There are so many things out there you can’t prepare for, but when it comes to big bills, having savings can keep you from going into debt or stressing about coming up with the money you don’t have.

These are some of the top reasons that you should start saving money today. 

If you want to buy a house

You might not be thinking about buying a house yet, but the day will come when you’ll want to invest in property. If you’ve already gotten a head start on that down payment, you’ll be light years ahead of many of your peers. 

Plus, a larger down payment can make your offer look more competitive against other offers you might be competing against.

If you ever have an emergency

Whether you end up in the emergency room or your car breaks down, having a nest egg set aside to help you pay things off is a huge help. 

You can avoid putting that money on credit cards and going into debt. Or having to take out a personal loan and creating another recurring payment for yourself.

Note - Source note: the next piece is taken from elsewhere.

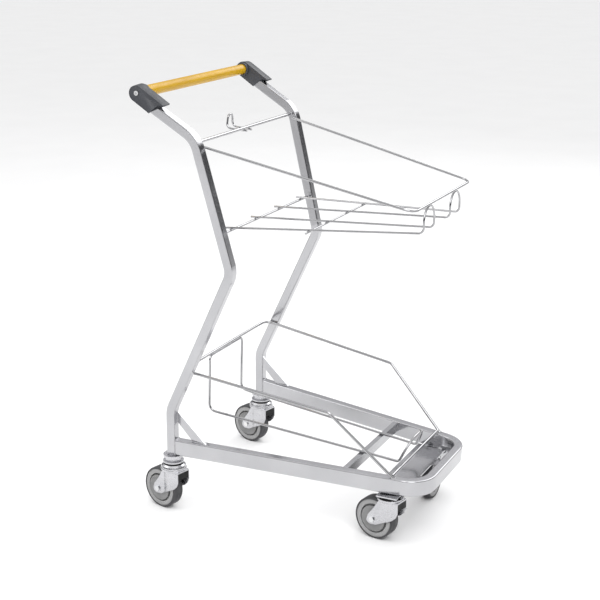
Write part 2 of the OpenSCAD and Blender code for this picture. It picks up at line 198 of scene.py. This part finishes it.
def weld_material():
    """Welds under the plating: duller and rougher than the tube."""
    material, tree, shader = new_material("weld", 1.0, 0.4)
    clouds = noise(tree, scale=300, detail=4)
    colour = two_shades(tree, clouds, (0.42, 0.42, 0.44), (0.62, 0.62, 0.63))
    tree.links.new(colour, shader.inputs["Base Color"])
    patches = noise(tree, scale=500, detail=3)
    tree.links.new(spread(tree, patches, 0.3, 0.55), shader.inputs["Roughness"])
    bump(tree, shader, noise(tree, scale=900, detail=3), 0.0002)
    return material


WELD = weld_material()


def finish_piece(mesh, name, slot, body, bevel=None, material=None, smooth_angle=SMOOTH_ANGLE):
    """Turns a bmesh into a shown piece that rides on a body, in its slot's material or another."""
    bmesh.ops.recalc_face_normals(mesh, faces=mesh.faces)
    data = bpy.data.meshes.new(name)
    mesh.to_mesh(data)
    mesh.free()
    piece = bpy.data.objects.new(name, data)
    bpy.context.scene.collection.objects.link(piece)
    data.materials.append(material or SLOTS[slot])
    data.shade_smooth()
    data.set_sharp_from_angle(angle=math.radians(smooth_angle))
    if bevel:
        soften(piece, bevel)
    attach(piece, body)
    return piece


def soften(piece, width):
    """Rounds a piece's sharp edges."""
    modifier = piece.modifiers.new("edges", "BEVEL")
    modifier.width = width
    modifier.segments = 3
    modifier.limit_method = "ANGLE"
    modifier.angle_limit = math.radians(BEVEL_ANGLE)
    piece.data.set_sharp_from_angle(angle=math.pi)


# Mesh helpers

BEAD_STEP = 0.45
BEAD_WIDTH, BEAD_RIPPLE, BEAD_JITTER = 0.86, 0.16, 0.05
RIPPLE_TURN = 1.5


def in_mm(points):
    """Points written in millimetres, as metres."""
    return [tuple(n * MM for n in point) for point in points]


def rounded_outline(corners, steps=6):
    """Outline of (x, y, radius) corners, each rounded by an arc."""
    points = []
    count = len(corners)
    for i, (x, y, radius) in enumerate(corners):
        here = Vector((x, y))
        before = Vector(corners[i - 1][:2]) - here
        after = Vector(corners[(i + 1) % count][:2]) - here
        if radius == 0:
            points.append(here)
            continue
        half = before.angle(after) / 2
        start = here + before.normalized() * radius / math.tan(half)
        end = here + after.normalized() * radius / math.tan(half)
        bisector = (before.normalized() + after.normalized()).normalized()
        centre = here + bisector * radius / math.sin(half)
        for k in range(steps + 1):
            spoke = (start - centre).lerp(end - centre, k / steps).normalized() * radius
            points.append(centre + spoke)
    return points


def add_slab(mesh, outline, low, high, place):
    """Closed slab of an XZ outline between two Y values, through a placing function."""
    near, far = [
        [mesh.verts.new(place(Vector((p.x, y, p.y)))) for p in outline] for y in (low, high)]
    for k in range(len(outline)):
        j = (k + 1) % len(outline)
        mesh.faces.new((near[k], near[j], far[j], far[k]))
    mesh.faces.new(near[::-1])
    mesh.faces.new(far)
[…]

Some things in life come out of nowhere. An emergency fund will save you from scrambling for money at the last minute.

If you want to retire

Oh, retirement. It’s so hard to think about that when you’re in college. But the sooner you get started saving for retirement, the more money you’ll have when that day comes. Whether you start up a 401k or an IRA, putting a little bit of money aside early can come with a big pay off. 

According to The Balanced, “If you started investing at age 25, with 30 years of saving $100 each month at a 6.5% rate of return, you’d have $103,656.45 (including compounded interest) by the age of 55.”

Save for Graduate School

Planning to further your education after undergrad? Great! Start saving for that now.

After all, graduate students don’t get nearly as much financial aid, and every bit you have saved will keep you from going into more student debt later. Research how much your potential schools will cost and see how close you can get to paying for one or more semesters.  

If you want to go traveling

Some people graduate from college and pack their bags for the next big adventure. But to do that, you have to have money set aside.

It’s always smart to put a little bit of money aside for potential big purchases — like vacations or cars. You might not know when you’ll finally book that trip, but knowing the money is there will ease your mind when the time comes.

As you can see, there are a million reasons to save money. The biggest one? You’re doing yourself a huge favor by setting cash aside for the future — no matter what it holds.

Get started saving today, and you’ll thank yourself tomorrow.